For the same reason, we reject Varni’s assertion that illegal conduct can be inferred from Cargill’s failure to expand more rapidly in Europe.
In fact, the only market share data actually in the record -and thus the only data properly before this court -indicates that Cargill’s market share continued to increase even after 1993.
This document is not direct evidence of conspiracy because there remains a gap between the document and the conclusion that Cargill was a conspirator, a gap that can be bridged only by making some sort of inference. See Baby Food, 166 F.3d at 120-21.
Varni argues that the reports of its expert economist, Robert G. Harris, mandate the denial of Cargill’s summary judgment motion. Harris concluded that a company acting independently would not have done many of the things that Cargill did.

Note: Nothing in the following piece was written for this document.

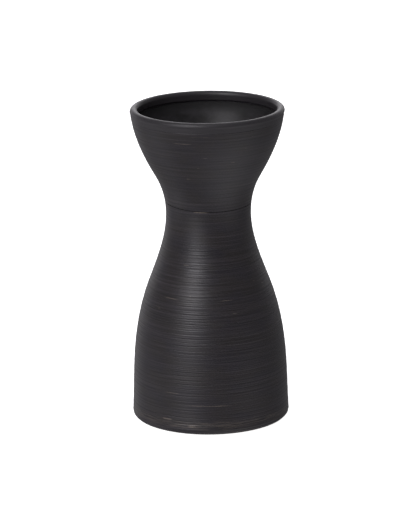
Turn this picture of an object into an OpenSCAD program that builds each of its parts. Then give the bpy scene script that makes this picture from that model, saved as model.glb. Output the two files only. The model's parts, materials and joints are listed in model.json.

Purported to be irrational absent conspiratorial behavior on the part of Cargill were Cargill’s decision to join ECAMA (the strongest piece of evidence in Harris’s view), the virtual identity in list prices among citric acid producers, Cargill’s failure to increase its market share between 1993 and 1995, its failure to expand its annual production capacity by more than it did, its decision not to enter the European citric acid market sooner, and the fact that, “given the number and type of known contacts -to say nothing of other possible communications -between Cargill and personnel of the admitted conspirators, it is inconceivable that Cargill remained ignorant of the existence of the conspiracy.” We have already considered all the evidence discussed by Harris, see supra Part III.A-III.L, and our conclusion that no piece of evidence tends to exclude the possibility that Cargill acted independently is not affected by the conclusory statements in the expert report to the contrary. See Brooke Group, 509 U.S. at 242.
Because the evidence must, on summary judgment, be construed to the greatest extent reasonably possible in favor of finding an antitrust violation, rare is the antitrust case in which there is absolutely no evidence which could support some inference of an antitrust violation.